If we turn from their political and religious opinions to the moral and philosophical principles which regulate the daily actions of life and govern their conduct, we shall still find the same uniformity. The Anglo-Americans acknowledge the absolute moral authority of the reason of the community, as they acknowledge the political authority of the mass of citizens; and they hold that public opinion is the surest arbiter of what is lawful or forbidden, true or false. The majority of them believe that a man will be led to do what is just and good by following his own interest rightly understood. They hold that every man is born in possession of the right of self-government and that no one has the right of constraining his fellow- creatures to be happy. They have all a lively faith in the perfectibility of man; they are of opinion that the effects of the diffusion of knowledge must necessarily be advantageous, and the consequences of ignorance fatal; they all consider society as a body in a state of improvement, humanity as a changing scene, in which nothing is, or ought to be, permanent; and they admit that what appears to them to be good to-day may be superseded by something better to-morrow. I do not give all these opinions as true, but I quote them as characteristic of the Americans.

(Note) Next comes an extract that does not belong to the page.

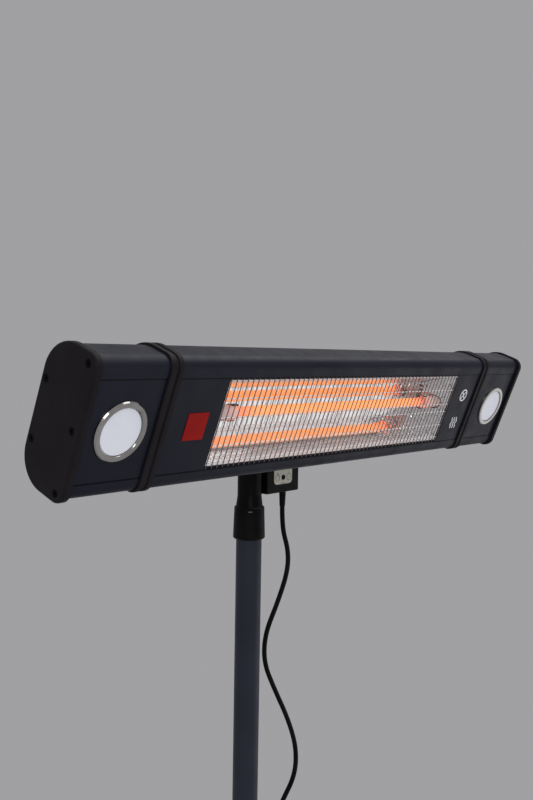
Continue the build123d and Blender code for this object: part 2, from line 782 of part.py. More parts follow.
def make_post():
    """Moulded post with its cone, the collar, the pole and its coupler."""
    foot = Pos(0, 0, post_bottom)
    post = extrude(foot * RectangleRounded(post_size, post_size, post_corner), post_top - post_bottom)
    post = fillet(post.faces().sort_by(Axis.Z)[-1].edges(), 3)
    bore = pole_radius - pole_wall
    post += turned(
        [
            (0, 0),
            (cone_top, 0),
            (cone_bottom, -cone_length),
            (bore - slip_gap, -cone_length),
            (bore - slip_gap, -cone_length - spigot_length),
            (0, -cone_length - spigot_length),
        ],
        (0, 0, post_bottom),
        (0, 0, 1),
    )
    bolts = []
    for side in sides:
        z = pivot.Z + side * strap_bolt_spread
        seat = strap_back - strap_sheet
        tip = seat + bolt_length
        post -= rod((0, strap_back - 1, z), (0, tip + face_gap, z), bolt_radius + thread_gap)
        bolts.append(hex_bolt((0, seat, z), (0, 1, 0)))
    add("post_head", post)
    rise = collar_over_cone
    collar = turned(
        [
            (pole_radius + slip_gap, rise - collar_length),
            (collar_bottom_radius - collar_chamfer, rise - collar_length),
            (collar_bottom_radius, rise - collar_length + collar_chamfer),
            (collar_top_radius, rise - collar_chamfer),
            (collar_top_radius - collar_chamfer, rise),
            (cone_bottom + slip_gap, rise),
            (cone_bottom + slip_gap, -face_gap),
            (pole_radius + slip_gap, -face_gap),
        ],
        (0, 0, cone_low),
        (0, 0, 1),
    )
    add("pole_collar", collar)
    seat = base_top + flange_thickness
    spans = {"pole_upper": (pole_split, pole_top), "pole_lower": (seat, pole_split)}
    for name, (low, high) in spans.items():
        add(name, ring((0, 0, low), (0, 0, high), pole_radius, bore))
    half = coupler_length / 2
    coupler = ((0, 0, pole_split - half), (0, 0, pole_split + half))
    add("pole_coupler", ring(*coupler, bore - thread_gap, bore - thread_gap - pole_wall))
    return bolts


def make_base(bolts):
    """Heavy round plate on rubber feet, with the socket that holds the pole."""
    plate = rod((0, 0, foot_height), (0, 0, base_top), base_radius)
    plate = fillet(plate.edges().group_by(Axis.Z)[-1], base_edge)
    flange = rod((0, 0, base_top), (0, 0, base_top + flange_thickness), flange_radius)
    flange = chamfer(flange.edges().group_by(Axis.Z)[-1], 1.5)
    bore = pole_radius + slip_gap
    sleeve = rod((0, 0, base_top), (0, 0, socket_top), bore + socket_wall)
    sleeve = fillet(sleeve.edges().group_by(Axis.Z)[-1], socket_edge)
    socket = flange + sleeve - rod((0, 0, base_top + flange_thickness), (0, 0, socket_top + 1), bore)
    seat = base_top + flange_thickness
    for count in range(flange_bolts):
        angle = math.radians(90 + count * 360 / flange_bolts)
        x, y = flange_circle * math.cos(angle), flange_circle * math.sin(angle)
        tip = seat - bolt_length - face_gap
        socket -= rod((x, y, base_top - 1), (x, y, seat + 1), bolt_radius + slip_gap)
        plate -= rod((x, y, tip), (x, y, base_top + 1), bolt_radius + thread_gap)
        bolts.append(hex_bolt((x, y, seat), (0, 0, -1)))
    feet = []
    for count in range(foot_count):
        angle = math.radians((count + 0.5) * 360 / foot_count)
        x, y = foot_circle * math.cos(angle), foot_circle * math.sin(angle)
        foot = rod((x, y, 0), (x, y, foot_height), foot_radius)
        feet.append(chamfer(foot.edges().group_by(Axis.Z)[0], 1))
    add("base_plate", plate)
    add("base_socket", socket)
    add("rubber_feet", solids(*feet))
    add("stand_bolts", solids(*bolts))


def make_control_box():
    """Box on the post's side: shell, lid, screws, plate, button and board."""
    right, top = box_left + box_width, box_bottom + box_height
    y_back = box_y + box_depth
    y_lid = y_back - box_lid
    shell = block((box_left, right), (box_y, y_lid), (box_bottom, top))
    shell = fillet(shell.edges().filter_by(Axis.Y), box_edge)
    shell = fillet(shell.faces().sort_by(Axis.Y)[0].edges(), box_edge * 0.6)
    inner = ((box_left + box_wall, right - box_wall), (box_y + box_wall, y_lid + 1))
    shell -= block(*inner, (box_bottom + box_wall, top - box_wall))
    lid = block((box_left, right), (y_lid, y_back), (box_bottom, top))
    lid = fillet(lid.edges().filter_by(Axis.Y), box_edge)
    screws, posts = [], []
    for x in (box_left + box_screw_inset, right - box_screw_inset):
        for z in (box_bottom + box_screw_inset, top - box_screw_inset):
            posts.append(rod((x, box_y + box_wall, z), (x, y_lid, z), box_post_radius))
            posts[-1] -= rod((x, y_lid - box_screw_length, z), (x, y_lid, z), box_screw_radius + thread_gap)
            lid -= rod((x, y_lid - 1, z), (x, y_back + 1, z), box_screw_radius + thread_gap)
            lid -= rod((x, y_back - box_screw_sink, z), (x, y_back + 1, z), box_screw_head + slip_gap)
            seat = y_back - box_screw_sink
            screw = rod((x, seat, z), (x, seat - box_screw_length, z), box_screw_radius)
            screws.append(screw + rod((x, seat, z), (x, y_back - 0.2, z), box_screw_head))
    for post in posts:
        shell += post
    plate = Pos(plate_x, box_bottom + plate_bottom + plate_height / 2)
    outline = RectangleRounded(plate_width, plate_height, plate_corner)
    pocket = RectangleRounded(plate_width + slip_gap, plate_height + slip_gap, plate_corner)
    sunk = box_y + plate_pocket
    front = Plane(origin=(0, sunk, 0), x_dir=(1, 0, 0), z_dir=(0, -1, 0))
    shell -= extrude(front * plate * pocket, plate_pocket + 1)
    face = extrude(front * plate * outline, plate_thickness)
    hole = ((plate_x, box_y - 3, button_z), (plate_x, box_y + box_wall + 1, button_z))
    shell -= rod(*hole, button_radius + face_gap)
    face -= rod(*hole, button_radius + face_gap)
    make_button(sunk - plate_thickness)
    relief_hole = ((relief_x, relief_y, box_bottom - 1), (relief_x, relief_y, box_bottom + box_wall + 1))
    shell -= rod(*relief_hole, relief_radius + thread_gap)
    grommet = ((plate_x, 0, top), (plate_x, 0, top + top_grommet_height))
    shell += rod(*grommet, top_grommet_radius)
    shell -= rod((plate_x, 0, top - box_wall - 1), (plate_x, 0, top + top_grommet_height + 1), gland_bore)
    add("control_box_shell", shell)
    add("control_box_lid", make_board_and_posts(lid, y_lid, right, top))
    add("control_box_screws", solids(*screws))
    add("control_plate", face)


def make_button(plate_front):
    """Push button through the plate, with a flange that the shell keeps in."""
    behind = box_y + box_wall + face_gap
    stem_end = behind + button_flange_thickness + button_stem
    tip = plate_front - button_proud
    button = rod((plate_x, tip, button_z), (plate_x, stem_end, button_z), button_radius)
    button = fillet(button.edges().group_by(Axis.Y)[0], 0.6)
    flange = (plate_x, behind, button_z), (plate_x, behind + button_flange_thickness, button_z)
    add("power_button", button + rod(*flange, button_flange))


def make_board_and_posts(lid, y_lid, right, top):
    """The control board, and the posts on the lid that carry it."""
    x = (box_left + box_wall + board_margin, right - box_wall - board_margin)
    z = (box_bottom + box_wall + board_margin, top - box_wall - board_margin)
    board_back = board_y + board_thickness
    board = block(x, (board_y, board_back), z)
    behind = box_y + box_wall + face_gap
    clear = behind + button_flange_thickness + button_stem + button_travel + face_gap
    switch = (plate_x - 3, plate_x + 3)
    board += block(switch, (clear, board_y), (button_z - 3, button_z + 3))
    board += block((x[0] + 4, x[0] + 20), (board_back, board_back + 14), (z[0] + 22, z[1] - 6))
    board += block((x[1] - 24, x[1] - 6), (board_back, board_back + 10), (z[1] - 22, z[1] - 6))
    add("control_board", board)
    for px in (x[0] + 3, x[1] - 3):
        for pz in (z[0] + 3, z[1] - 3):
            lid += rod((px, board_back, pz), (px, y_lid, pz), 2.4)
    return lid


# The cord's route below its strain relief, down the pole, over the base and to the coil
cord_route = [
    (62, -9, 1619),
    (62, -9, 1588),
    (74, -12, 1554),
    (74.5, -11, 1522),
    (63.5, -2.5, 1478),
    (49.5, 9, 1432),
    (49, 10, 1390),
    (62, 0, 1350),
    (80, -12, 1304),
    (92.5, -19, 1259),
    (92, -18, 1217),
    (76, -6, 1178),
    (60, 5, 1130),
    (52, 9, 1072),
    (56, 7, 1004),
    (68, 1, 932),
    (76, -2, 856),
    (76, -1, 776),
    (67, 5, 698),
    (58, 10, 618),
    (57, 11, 534),
    (63, 10, 450),
    (69, 12, 366),
    (72, 19, 288),
    (70, 31, 216),
    (67, 47, 152),
    (65, 68, 98),
    (64, 98, 55),
    (63, 135, 30),
    (63.5, 176, 19),
    (62, 216, 19.5),
    (60.5, 254, 21.5),
    (60.2, 284, 8.5),
    (60, 310, 3.6),
]


def make_cord():
    """Strain relief, hanging cord, coil, tail and plug."""
    radius = cord_diameter / 2
    relief = turned(
        [
            (0, box_wall + 3),
            (relief_collar, box_wall + 3),
            (relief_collar, box_wall),
            (relief_radius, box_wall),
            (relief_radius, -4),
            (radius + 0.5, -relief_length),
            (0, -relief_length),
        ],
        (relief_x, relief_y, box_bottom),
        (0, 0, 1),
    )
    add("strain_relief", relief)
    start, way = Vector(coil_x + coil_radius, coil_y, coil_height), Vector(0, 1, 0)
    coil_end, coil_way = make_coil()
    join = start - way * cord_diameter
    route = [*cord_route, (join.X, join.Y, join.Z)]
    tube, radii, length, ratio = tube_along(route, cord_diameter)
    print("cord radii", [round(r) for r in radii])
    print("cord length", round(length), "volume ratio", round(ratio, 4))
    add("mains_cord", tube)
    neck = Vector(coil_end.X - tail_length, coil_end.Y, plug_radius + face_gap)
    points = [coil_end, coil_end + coil_way * tail_square, neck - coil_way * tail_square, neck]
    tail, radii, length, ratio = tube_along(points, cord_diameter)
    print("tail radii", [round(r) for r in radii], "length", round(length), "ratio", round(ratio, 4))
    add("cord_tail", tail)
    make_plug(neck)


def coil_station(turn):
    """Point and direction of the coil after so many turns."""
    pitch = cord_diameter + coil_gap
    climb_start, climb_end = coil_layer_turns, coil_layer_turns + 0.5
    inner = coil_radius - pitch * coil_layer_turns
    angle = 2 * math.pi * turn
    if turn <= climb_start:
        radius, growth, height, rise = coil_radius - pitch * turn, -pitch, 0.0, 0.0
    elif turn < climb_end:
        share = (turn - climb_start) / 0.5
        radius = inner - pitch * share * (1 - share) / 2
        growth = -pitch * (1 - 2 * share)
        height = pitch * share**2 * (3 - 2 * share)
        rise = pitch * 6 * share * (1 - share) / 0.5
    else:
        radius, growth, height, rise = inner + pitch * (turn - climb_end), pitch, pitch, 0.0
    out = Vector(math.cos(angle), math.sin(angle), 0)
    round_way = Vector(-math.sin(angle), math.cos(angle), 0)
    way = round_way * (2 * math.pi * radius) + out * growth + Vector(0, 0, rise)
    if turn == 0:
        way = round_way
    point = Vector(coil_x, coil_y, coil_height + height) + out * radius
    return point, way.normalized()


def make_coil():
    """The put-away length, as one unbroken tube in two layers."""
    turns = coil_layer_turns + 0.5 + coil_last_turn
    stations = [coil_station(step / 4) for step in range(round(turns * 4) + 1)]
    last_point, last_way = stations[-1]
    flat_way = Vector(round(last_way.X), round(last_way.Y), 0)
    stations[-1] = (last_point, flat_way)
    coil = wound_tube(stations, cord_diameter / 2, cord_diameter, cord_diameter)
    add("cord_coil", coil)
    fine = [coil_station(step / 48)[0] for step in range(round(turns * 48) + 1)]
    length = sum((b - a).length for a, b in zip(fine, fine[1:])) + 2 * cord_diameter
    print("coil length", round(length), "least gap", round(least_gap(fine, cord_diameter, 24), 2))
    print("coil volume ratio", round(coil.volume / (length * math.pi * cord_diameter**2 / 4), 4))
    return last_point + flat_way * cord_diameter, flat_way


def make_plug(neck):
    """Two-pin moulded plug lying beside the coil, its pins along -X."""
    radius = cord_diameter / 2
    body = turned(
        [
            (0, 0),
            (radius + 1, 0),
            (radius + 2.5, plug_neck * 0.6),
            (plug_nose, plug_neck),
            (plug_radius - 1.5, plug_neck + 6),
            (plug_radius, plug_neck + 10),
            (plug_radius, plug_neck + plug_length - 1),
            (plug_radius - 1, plug_neck + plug_length),
            (0, plug_neck + plug_length),
        ],
        neck,
        (-1, 0, 0),
    )
    face = neck.X - plug_neck - plug_length
    pins = []
    for side in sides:
        y = neck.Y + side * pin_spacing / 2
        pin = rod((face, y, neck.Z), (face - pin_length, y, neck.Z), pin_radius)
        pins.append(fillet(pin.edges().group_by(Axis.X)[0], 1.2))
    add("plug_body", body)
    add("plug_pins", solids(*pins))
    print("plug pins start at", round(face, 2), round(neck.Y, 2), round(neck.Z, 2))


make_housing()
make_end_caps()
make_rings()
make_panels()
make_lamps()
make_reflector()
make_element()
make_grille()
make_head_insides()
make_tilt_joint()
make_base(make_post())
make_control_box()
make_cord()
print("tilt axis", round(pivot.Y, 3), round(pivot.Z, 3))

for name, shape in nodes.items():
    export_step(shape, f"parts/{name}.step")
print(len(nodes), "nodes")
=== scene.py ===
import json
import math

import bmesh
import bpy
from mathutils import Matrix, Vector

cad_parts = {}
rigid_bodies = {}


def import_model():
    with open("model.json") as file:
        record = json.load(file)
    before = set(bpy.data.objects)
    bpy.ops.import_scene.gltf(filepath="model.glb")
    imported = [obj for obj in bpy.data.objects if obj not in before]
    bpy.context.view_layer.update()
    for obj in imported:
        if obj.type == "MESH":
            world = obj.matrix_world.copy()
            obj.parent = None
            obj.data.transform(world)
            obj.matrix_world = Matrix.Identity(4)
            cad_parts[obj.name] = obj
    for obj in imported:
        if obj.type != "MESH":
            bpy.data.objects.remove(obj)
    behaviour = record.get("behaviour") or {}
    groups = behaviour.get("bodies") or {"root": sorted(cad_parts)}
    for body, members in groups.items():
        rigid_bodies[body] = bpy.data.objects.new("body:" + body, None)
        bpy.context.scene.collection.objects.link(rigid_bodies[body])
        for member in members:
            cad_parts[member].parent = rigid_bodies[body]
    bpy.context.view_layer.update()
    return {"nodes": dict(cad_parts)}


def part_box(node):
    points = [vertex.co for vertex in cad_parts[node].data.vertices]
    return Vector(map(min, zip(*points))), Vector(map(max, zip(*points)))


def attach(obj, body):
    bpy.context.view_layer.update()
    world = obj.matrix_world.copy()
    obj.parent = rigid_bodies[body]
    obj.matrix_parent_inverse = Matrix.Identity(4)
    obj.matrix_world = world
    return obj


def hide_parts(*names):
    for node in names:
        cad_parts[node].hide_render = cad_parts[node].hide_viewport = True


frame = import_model()
nodes = frame["nodes"]

# Sizes in metres, in the frame of the CAD model
mm = 0.001
head_tilt = math.radians(21)
head_place = Matrix.Translation((0, -0.168, 1.760)) @ Matrix.Rotation(head_tilt, 4, "X")
panel_front = 0.4 * mm
cord_diameter = 7 * mm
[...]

The Anglo-Americans are not only united together by these common opinions, but they are separated from all other nations by a common feeling of pride. For the last fifty years no pains have been spared to convince the inhabitants of the United States that they constitute the only religious, enlightened, and free people. They perceive that, for the present, their own democratic institutions succeed, whilst those of other countries fail; hence they conceive an overweening opinion of their superiority, and they are not very remote from believing themselves to belong to a distinct race of mankind.
The dangers which threaten the American Union do not originate in the diversity of interests or of opinions, but in the various characters and passions of the Americans. The men who inhabit the vast territory of the United States are almost all the issue of a common stock; but the effects of the climate, and more especially of slavery, have gradually introduced very striking differences between the British settler of the Southern States and the British settler of the North. In Europe it is generally believed that slavery has rendered the interests of one part of the Union contrary to those of another part; but I by no means remarked this to be the case: slavery has not created interests in the South contrary to those of the North, but it has modified the character and changed the habits of the natives of the South.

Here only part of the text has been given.